Editor's Note: Every month we write about trucks and the owners who built them, or paid to have the trucks built by others with the know-how and tools. Well, this time we are going to flip the script a little and try something different. Over the last two years, Forbidden Fantasy has been working on building a show truck, not for any member of Forbidden but for one lucky individual who attended the 11th Annual Forbidden Fantasy Show and Shine. This truck carries with it a certain amount of pride, as it was built by a family; not a family that shares the same last name, but something that runs just as deep.

We caught up with Brian Goude, the president of Forbidden Fantasy, and asked him to tell us what it was like to build a truck, knowing someone else was going to fire up the motor and drive it home from the Forbidden show.

Brian: We have always tried to give cool stuff away in our raffles, such as rims, tires, and suspension kits. One year, we even raffled off a body-drop, which was won by a member of Local Finesse. A few years back, we were all sitting around after a show, wondering what we could do to make the show different.

"So, let's give a truck away." These were the words that came out of Jamie's mouth, who is an 11-year member. However, the giveaway for the '08 show amounted to something far more complex than we had thought.

The easy part was buying the truck; the hard part was finding the model we wanted. After a few weeks of searching, we tracked it down: a Toyota SR5 with a factory turbo. Once the check was signed, the truck was ours, and it was ready to be split wide open. Our first thought was a shop wanting some exposure would be sure to jump right on this one ... right? As most of you know, it is hard enough to find a shop to pay full price and get it done in a timely manner. So, imagine trying to find a shop to get it done for a buddy deal. The truck was supposed to be given away at our 10th annual show, but three months before the event-and with nothing done to the truck-we decided to postpone it.

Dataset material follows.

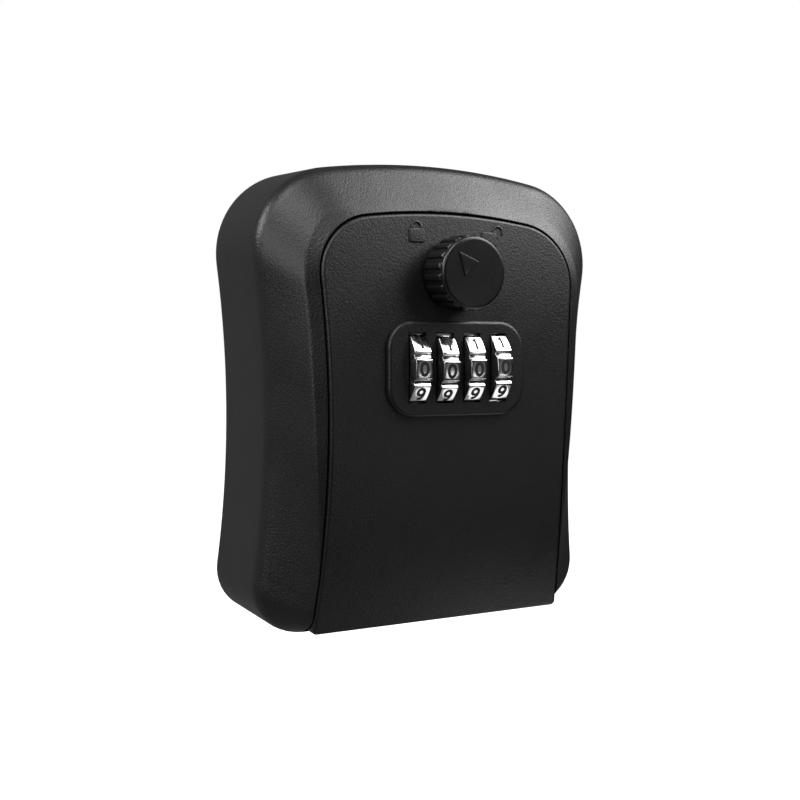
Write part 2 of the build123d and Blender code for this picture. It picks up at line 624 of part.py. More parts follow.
with BuildPart() as knob:
    posts([(0, KNOB_Z)], KNOB_R, KNOB_BACK, KNOB_FRONT)
    fillet(knob.faces().sort_by(Axis.Y)[0].edges(), KNOB_EDGE_R)
    with BuildSketch(Plane.XZ.offset(FLUTE_FROM)):
        with Locations((0, KNOB_Z)):
            with PolarLocations(KNOB_R + 0.35, FLUTES):
                Circle(FLUTE_R)
    extrude(amount=FLUTE_TO - FLUTE_FROM, mode=Mode.SUBTRACT)
    with BuildSketch(Plane.XZ.offset(KNOB_BACK)):
        with Locations((0, KNOB_Z)):
            Circle(SHAFT_R)
        with Locations((SHAFT_FLAT + 2, KNOB_Z)):
            Rectangle(4, 12, mode=Mode.SUBTRACT)
    extrude(amount=SHAFT_FRONT - KNOB_BACK, mode=Mode.SUBTRACT)
    with BuildSketch(Plane.XZ.offset(KNOB_FRONT)):
        with BuildLine():
            Polyline((-4.6, KNOB_Z + 4.9), (1.0, KNOB_Z + 2.7), (-2.7, KNOB_Z - 1.0), close=True)
        make_face()
    extrude(amount=0.3)
knob.part.label = "knob"
export_step(knob.part, "parts/knob.step")

with BuildPart() as knob_shaft:
    posts([(0, KNOB_Z)], SHAFT_R, SHAFT_BACK, SHAFT_FRONT)
    block((SHAFT_FLAT, SHAFT_R + SLACK), (KNOB_BACK, SHAFT_FRONT), (KNOB_Z - 6, KNOB_Z + 6),
          mode=Mode.SUBTRACT)
    block((-TANG / 2, TANG / 2), (SHAFT_BACK - TONGUE_T, SHAFT_BACK), (KNOB_Z - TANG / 2, KNOB_Z + TANG / 2))
    posts([(0, KNOB_Z)], TONGUE_SCREW_R, SHAFT_BACK - TONGUE_T, SHAFT_BACK + 7, mode=Mode.SUBTRACT)
knob_shaft.part.label = "knob_shaft"
export_step(knob_shaft.part, "parts/knob_shaft.step")

with BuildPart() as shaft_cam:
    with BuildSketch(Plane.XZ.offset(FENCE_DEPTH)):
        with Locations((CAM_OFFSET, KNOB_Z + CAM_OFFSET)):
            Circle(CAM_R)
        with Locations((0, KNOB_Z)):
            Circle(SHAFT_R, mode=Mode.SUBTRACT)
    extrude(amount=CAM_T)
shaft_cam.part.label = "shaft_cam"
export_step(shaft_cam.part, "parts/shaft_cam.step")

with BuildPart() as latch_tongue:
    with BuildSketch(Plane.XZ.offset(SHAFT_BACK - TONGUE_T)):
        with Locations((0, KNOB_Z)):
            Circle(TONGUE_HUB_R)
        with Locations((0, KNOB_Z + TONGUE_REACH - TONGUE_END_R)):
            Circle(TONGUE_END_R)
        with Locations((0, KNOB_Z + (TONGUE_REACH - TONGUE_END_R) / 2)):
            Rectangle(2 * TONGUE_END_R, TONGUE_REACH - TONGUE_END_R)
        with Locations((0, KNOB_Z)):
            Rectangle(TANG, TANG, mode=Mode.SUBTRACT)
    extrude(amount=TONGUE_T)
latch_tongue.part.label = "latch_tongue"
export_step(latch_tongue.part, "parts/latch_tongue.step")

washer_back = SHAFT_BACK - TONGUE_T - WASHER_T
with BuildPart() as tongue_washer:
    posts([(0, KNOB_Z)], WASHER_R, washer_back, SHAFT_BACK - TONGUE_T)
    posts([(0, KNOB_Z)], TONGUE_SCREW_R + 0.1, washer_back, SHAFT_BACK - TONGUE_T, mode=Mode.SUBTRACT)
tongue_washer.part.label = "tongue_washer"
export_step(tongue_washer.part, "parts/tongue_washer.step")

with BuildPart() as tongue_screw:
    head_back = washer_back - TONGUE_HEAD
    posts([(0, KNOB_Z)], TONGUE_SCREW_R, washer_back, SHAFT_BACK + 6)
    posts([(0, KNOB_Z)], TONGUE_HEAD_R, head_back, washer_back)
    fillet(tongue_screw.faces().sort_by(Axis.Y)[-1].edges(), 0.7)
    for wide, high in ((CROSS, CROSS_W), (CROSS_W, CROSS)):
        block((-wide, wide), (head_back, head_back + CROSS_DEEP), (KNOB_Z - high, KNOB_Z + high),
              mode=Mode.SUBTRACT)
tongue_screw.part.label = "tongue_screw"
export_step(tongue_screw.part, "parts/tongue_screw.step")

# ---------------------------------------------------------------- wheels and sleeves


def wheel_point(radius, angle):
    """Point of a wheel's side view, by radius and angle from straight ahead."""
    return (-AXLE_DEPTH - radius * cos(angle), AXLE_Z + radius * sin(angle))


def wheel_profile():
    """Corners of the wheel: a flat land for each digit and a groove between lands."""
    points = []
    land_r, land_angle = hypot(LAND, LAND_HALF), LAND_HALF / LAND
    for digit in range(DIGITS):
        middle = 2 * pi * digit / DIGITS
        points += [wheel_point(land_r, middle - land_angle), wheel_point(land_r, middle + land_angle),
                   wheel_point(GROOVE, middle + radians(15.4)), wheel_point(GROOVE, middle + radians(20.6))]
    return points


for number, x in enumerate(WHEELS, 1):
    with BuildPart() as dial_wheel:
        with BuildSketch(Plane.YZ.offset(x - WHEEL_W / 2)):
            with BuildLine():
                Polyline(*wheel_profile(), close=True)
            make_face()
            with Locations((-AXLE_DEPTH, AXLE_Z)):
                Circle(WHEEL_BORE, mode=Mode.SUBTRACT)
        extrude(amount=WHEEL_W)
        with BuildSketch(Plane.YZ.offset(x + WHEEL_W / 2)):
            with Locations((-AXLE_DEPTH, AXLE_Z)):
                with PolarLocations(NOTCH_R, DIGITS):
                    Rectangle(NOTCH_DEEP, LUG + 0.3)
        extrude(amount=-LUG_LONG, mode=Mode.SUBTRACT)
    dial_wheel.part.label = f"dial_wheel_{number}"
    export_step(dial_wheel.part, f"parts/dial_wheel_{number}.step")

    with BuildPart() as gate_sleeve:
        bar(AXLE_DEPTH, AXLE_Z, HUB_R, (x + DISC_X + DISC_T - PITCH + 0.1, x + DISC_X))
        bar(AXLE_DEPTH, AXLE_Z, DISC_R, (x + DISC_X, x + DISC_X + DISC_T))
        with BuildSketch(Plane.YZ.offset(x + DISC_X)):
            with Locations((-AXLE_DEPTH - LUG_R, AXLE_Z)):
                Rectangle(LUG, LUG)
        extrude(amount=-LUG_LONG)
        tooth_middle = (TOOTH_BACK + FENCE_DEPTH + FENCE_T) / 2
        block((x, x + PITCH), (tooth_middle - GATE_W / 2, tooth_middle + GATE_W / 2),
              (AXLE_Z + DISC_R - GATE_DEEP, AXLE_Z + DISC_R + 2), mode=Mode.SUBTRACT)
        bar(AXLE_DEPTH, AXLE_Z, SLEEVE_BORE, (x - PITCH, x + PITCH), mode=Mode.SUBTRACT)
    gate_sleeve.part.label = f"gate_sleeve_{number}"
    export_step(gate_sleeve.part, f"parts/gate_sleeve_{number}.step")

# ---------------------------------------------------------------- fence bar, reset parts, springs

with BuildPart() as fence_bar:
    block((CHEEKS[0][0] - 0.8, CHEEKS[1][1] + 0.8), (FENCE_DEPTH, FENCE_DEPTH + FENCE_T),
          (FENCE_Z, FENCE_Z + FENCE_H))
    for x in WHEELS:
        middle = x + DISC_X + DISC_T / 2
        block((middle - TOOTH_T / 2, middle + TOOTH_T / 2), (TOOTH_BACK, FENCE_DEPTH + FENCE_T),
              (TOOTH_TIP, FENCE_Z))
fence_bar.part.label = "fence_bar"
export_step(fence_bar.part, "parts/fence_bar.step")

with BuildPart() as reset_lever:
    flange_back = CHASSIS_BACK + CHASSIS_T + 0.2
    block((TAB_X - TAB / 2, TAB_X + TAB / 2), (TAB_BACK, flange_back), (TAB_Z - TAB / 2, TAB_Z + TAB / 2))
    block((TAB_X - LEVER_FLANGE / 2, TAB_X + LEVER_FLANGE / 2), (flange_back, flange_back + LEVER_T),
          (TAB_Z - LEVER_FLANGE / 2, TAB_Z + LEVER_FLANGE / 2))
    posts([(TAB_X, TAB_Z)], PEG_R, flange_back, FORK_DEPTH + FORK_T + 0.1)
reset_lever.part.label = "reset_lever"
export_step(reset_lever.part, "parts/reset_lever.step")

with BuildPart() as reset_fork:
    block((FORK_X, -3.5), (FORK_DEPTH, FORK_DEPTH + FORK_T), (-17, -7.1))
    block((FORK_X, FORK_X + FORK_T), (FORK_DEPTH, FORK_FRONT), (-9.5, -3.5))
    block((FORK_X, FORK_X + FORK_T), (31.6, FORK_FRONT), (-4, FORK_TOP))
    block((FORK_X, FORK_X + FORK_T), (AXLE_DEPTH - AXLE_R - SLACK, BEYOND),
          (AXLE_Z - AXLE_R - SLACK, AXLE_Z + AXLE_R + SLACK), mode=Mode.SUBTRACT)
    with BuildSketch(Plane.XZ.offset(FORK_DEPTH)):
        with Locations((TAB_X - SHIFT / 2, TAB_Z + LEVER_TRAVEL / 2)):
            SlotCenterToCenter(hypot(SHIFT, LEVER_TRAVEL) + SLACK, 2 * PEG_R + SLACK,
                               rotation=degrees(atan2(LEVER_TRAVEL, -SHIFT)))
    extrude(amount=FORK_T, mode=Mode.SUBTRACT)
reset_fork.part.label = "reset_fork"
export_step(reset_fork.part, "parts/reset_fork.step")

with BuildPart() as fence_springs:
    for x in SPRING_X:
        with BuildLine() as coil:
            Helix(pitch=0.94, height=4.7, radius=SPRING_R,
                  center=(x, -SPRING_DEPTH, LEDGE_Z + LEDGE_T + 0.3))
        with BuildSketch(Plane(origin=coil.line @ 0, z_dir=coil.line % 0)):
            Circle(SPRING_WIRE_R)
        sweep()
fence_springs.part.label = "fence_springs"
export_step(fence_springs.part, "parts/fence_springs.step")

with BuildPart() as sleeve_spring:
    start = WHEELS[-1] + DISC_X + DISC_T + 0.35
    with BuildLine() as coil:
        Helix(pitch=0.87, height=CHEEKS[1][0] - 0.35 - start, radius=SLEEVE_SPRING_R,
              center=(start, -AXLE_DEPTH, AXLE_Z), direction=(1, 0, 0))
    with BuildSketch(Plane(origin=coil.line @ 0, z_dir=coil.line % 0)):
        Circle(SLEEVE_SPRING_WIRE_R)
    sweep()
sleeve_spring.part.label = "sleeve_spring"
export_step(sleeve_spring.part, "parts/sleeve_spring.step")
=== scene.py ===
"""Looks of the key lock box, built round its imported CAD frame. Sizes are in millimetres and
are turned into metres as points are made. A depth is a distance from the wall, towards -Y."""

import math

import bmesh
import bpy
from mathutils import Matrix, Vector


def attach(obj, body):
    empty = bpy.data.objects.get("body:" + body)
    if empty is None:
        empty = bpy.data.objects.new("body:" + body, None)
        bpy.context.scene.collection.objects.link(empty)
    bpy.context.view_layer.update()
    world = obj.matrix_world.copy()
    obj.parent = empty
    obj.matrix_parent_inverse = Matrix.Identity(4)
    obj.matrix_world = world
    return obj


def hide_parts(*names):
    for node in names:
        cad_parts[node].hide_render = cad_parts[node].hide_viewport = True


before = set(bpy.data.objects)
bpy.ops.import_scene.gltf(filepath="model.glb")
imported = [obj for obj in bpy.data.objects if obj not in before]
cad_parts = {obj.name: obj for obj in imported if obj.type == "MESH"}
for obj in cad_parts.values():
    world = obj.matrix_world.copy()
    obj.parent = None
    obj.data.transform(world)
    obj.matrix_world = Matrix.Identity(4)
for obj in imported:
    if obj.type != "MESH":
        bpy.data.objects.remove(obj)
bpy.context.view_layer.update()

MM = 0.001
# A step of the length by which a cutter or a sunk shape runs on past a face
RUN_ON = 0.1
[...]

Finally, Joe from Fast Times Rod Shop took the truck in and hooked it up with all the suspension goodies and body-dropped it to the rockers. We were moving along, so we could start promoting, as it looked like this was going to happen. We started inquiring about a body and paint shop that could tackle the work without breaking our bank account. We thought, why not keep this build in-house and send it up to our NorCal Chapter? A phone call was made, then the Toyota was not to be seen until a week prior to the event. Andy, Dave, and the rest of the NorCal guys spent countless nights getting the metalwork and bodywork all ready for Dave to spray it.

We started getting pictures from NorCal of the paint on the truck and the excitement began brewing. Once those guys were done working their magic, it was a pit stop in Bakersfield for interior, then back to SoCal for the final touches. The only thing missing in this entire build was a camera crew and producer, because this would have blown the pants off of any stupid reality show. This was real life, built from scratch, hands on, minitruck club blood, sweat, and tears.

So, on the day of the show, when we stood and watched Angela Ruoff win something we had built, it was an amazing feeling. We all have won trophies, we all know the feeling of people patting us on the back for a job well done, but this was on a different level. When the truck started and the winner broke out in tears; it was something Forbidden Fantasy could and will always look back on with pride.